Heated debates and strategic thinking make for fun and exciting class sessions, but Roberts finds the most rewarding aspect is the way it changes students’ understanding of historical events.

“[After the simulation,] our discussions are so enriched, because students have thought so deeply about the years leading up to the [Reign of] Terror. It’s not this inevitable thing that has happened. They have this really great critical engagement with it,” she said.

The level of student immersion in these games can be astounding. Outside of class time, students conspire and collaborate, crafting frantic emails sprinkled with Latin greetings and verses of poems in order to attain their goals. Failing to do so does not necessarily result in a lower grade, but can be a hit to students’ pride.

“I would definitely cry [if my character died]. So am I too into it? Yes,” said Angel.

These pressures can cause students, or their characters—as the games proceed, the distinction between the two can become increasingly hazy—to devote great amounts of time and energy to the game outside of class.

“There’s recently been a bit of drama in our class,” said Rachel Yang ’22, another student in Nerdahl’s class. “People are really into it.
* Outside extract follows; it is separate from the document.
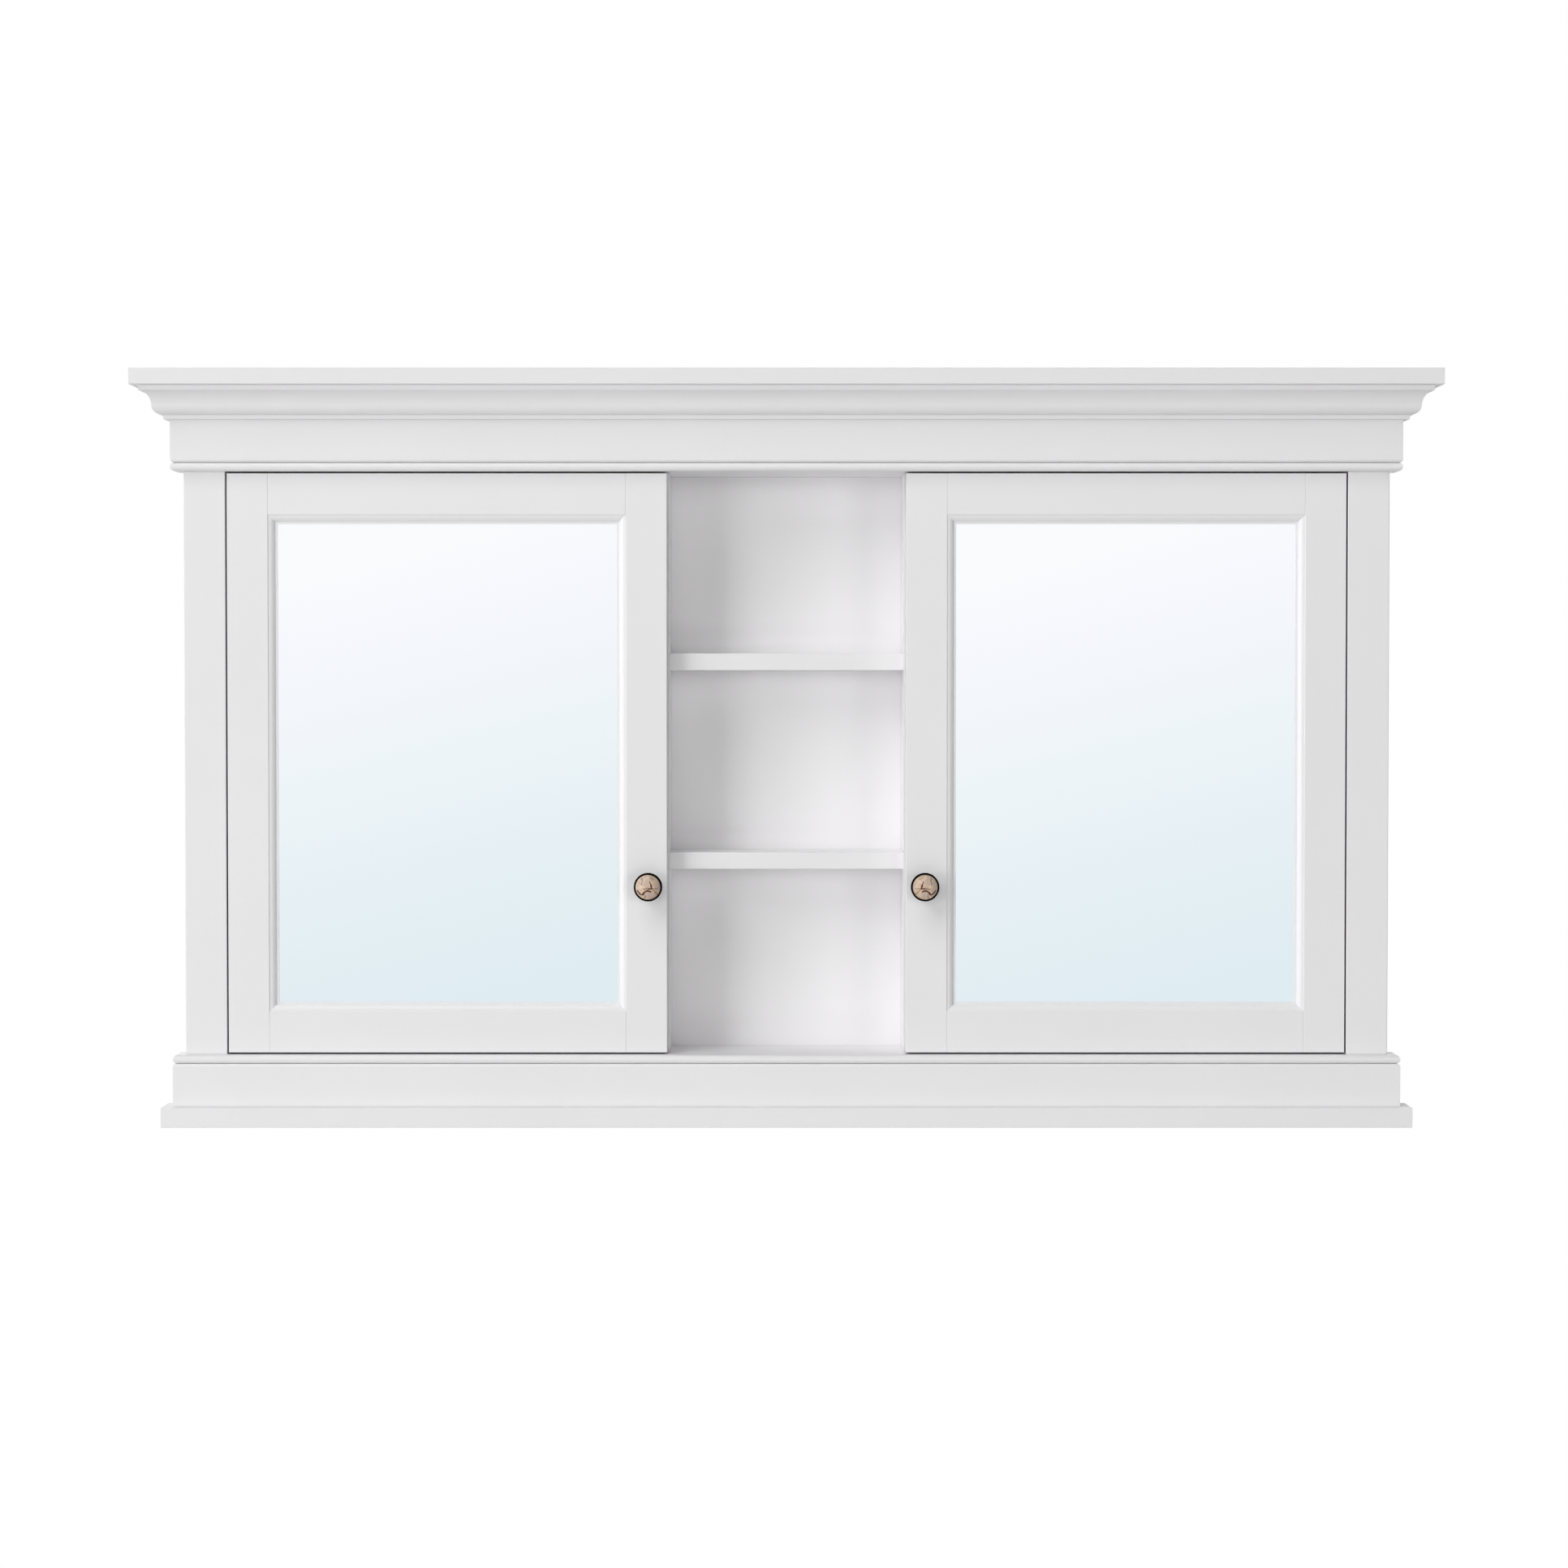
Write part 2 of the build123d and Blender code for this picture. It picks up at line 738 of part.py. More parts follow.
with BuildPart() as hinge_arms:
    foot_face = opening_half_width - arm_foot_thickness
    tip_x = opening_half_width - arm_reach
    tail_x = opening_half_width - arm_tail_reach
    for height in (hinge_height, -hinge_height):
        board(
            (foot_face, opening_half_width),
            arm_y,
            (height - arm_foot_width / 2, height + arm_foot_width / 2),
        )
        with BuildSketch(Plane.XY.offset(height - arm_outside)):
            with BuildLine():
                Polyline(
                    (foot_face, arm_y[0]),
                    (tip_x, arm_y[0]),
                    (tip_x, arm_y[1] - arm_slope),
                    (tail_x, arm_y[1]),
                    (foot_face, arm_y[1]),
                    close=True,
                )
            make_face()
        extrude(amount=2 * arm_outside)
        board(
            (tip_x, foot_face - arm_sheet),
            arm_y,
            (height - arm_inside, height + arm_inside),
            mode=Mode.SUBTRACT,
        )
save_pair(hinge_arms, "hinge_arms")
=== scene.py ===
import json
from math import atan, pi, radians

import bmesh
import bpy
from mathutils import Matrix, Vector

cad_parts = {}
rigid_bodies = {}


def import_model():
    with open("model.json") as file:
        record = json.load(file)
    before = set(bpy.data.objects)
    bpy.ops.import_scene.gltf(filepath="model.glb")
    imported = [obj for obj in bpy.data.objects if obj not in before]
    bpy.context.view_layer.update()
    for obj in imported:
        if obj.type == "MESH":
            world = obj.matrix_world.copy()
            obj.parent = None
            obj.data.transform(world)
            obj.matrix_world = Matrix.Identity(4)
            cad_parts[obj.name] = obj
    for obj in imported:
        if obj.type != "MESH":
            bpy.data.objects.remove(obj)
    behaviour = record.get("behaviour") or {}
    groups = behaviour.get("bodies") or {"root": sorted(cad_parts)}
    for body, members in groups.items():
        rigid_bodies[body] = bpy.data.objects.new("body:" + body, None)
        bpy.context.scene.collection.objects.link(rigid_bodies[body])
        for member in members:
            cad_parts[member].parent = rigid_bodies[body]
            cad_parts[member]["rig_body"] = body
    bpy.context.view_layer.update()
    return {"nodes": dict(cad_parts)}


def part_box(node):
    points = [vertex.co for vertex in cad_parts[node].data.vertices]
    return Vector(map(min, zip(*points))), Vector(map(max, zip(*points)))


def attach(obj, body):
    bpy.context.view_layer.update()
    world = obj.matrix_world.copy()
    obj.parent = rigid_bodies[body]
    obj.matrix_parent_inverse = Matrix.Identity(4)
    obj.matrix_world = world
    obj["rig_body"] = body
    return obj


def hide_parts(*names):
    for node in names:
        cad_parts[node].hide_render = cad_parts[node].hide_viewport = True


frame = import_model()
scene = bpy.context.scene
scene.view_settings.view_transform = "Standard"
print("cabinet frame loaded,", len(frame["nodes"]), "nodes")


# 0 to 255 as a screen shows it, turned into the linear colour a shader works in
def screenColour(red, green, blue):
    values = []
    for value in (red / 255, green / 255, blue / 255):
        values.append(value / 12.92 if value <= 0.04045 else ((value + 0.055) / 1.055) ** 2.4)
    return (*values, 1)


# inputs takes a value or a socket to link for each named or numbered socket
def addNode(tree, kind, inputs=None, **settings):
    node = tree.nodes.new(kind)
    for key, value in settings.items():
        setattr(node, key, value)
    for key, value in (inputs or {}).items():
        if isinstance(value, bpy.types.NodeSocket):
            tree.links.new(value, node.inputs[key])
        else:
            node.inputs[key].default_value = value
    return node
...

They’re trying to get things done for Rome, and they’re so frustrated. People were making passive-aggressive remarks about how someone was unbecoming of a senator and I got an email a few days ago about bringing someone else on trial.”

Role-playing games bring history to life, but, more importantly, they present a different way of engaging with history by emphasizing the role of the individual in historical events. Was the transition of the Roman Republic into the Roman Empire inevitable? Would the French Revolution have happened in the same way had it lacked charismatic leaders? Do unstoppable cultural forces dictate the path of human civilizations? Or is the past merely a series of coincidences?

“You can definitely see how a different person, even if it’s in an assigned role, can have a different impact,” said Roberts.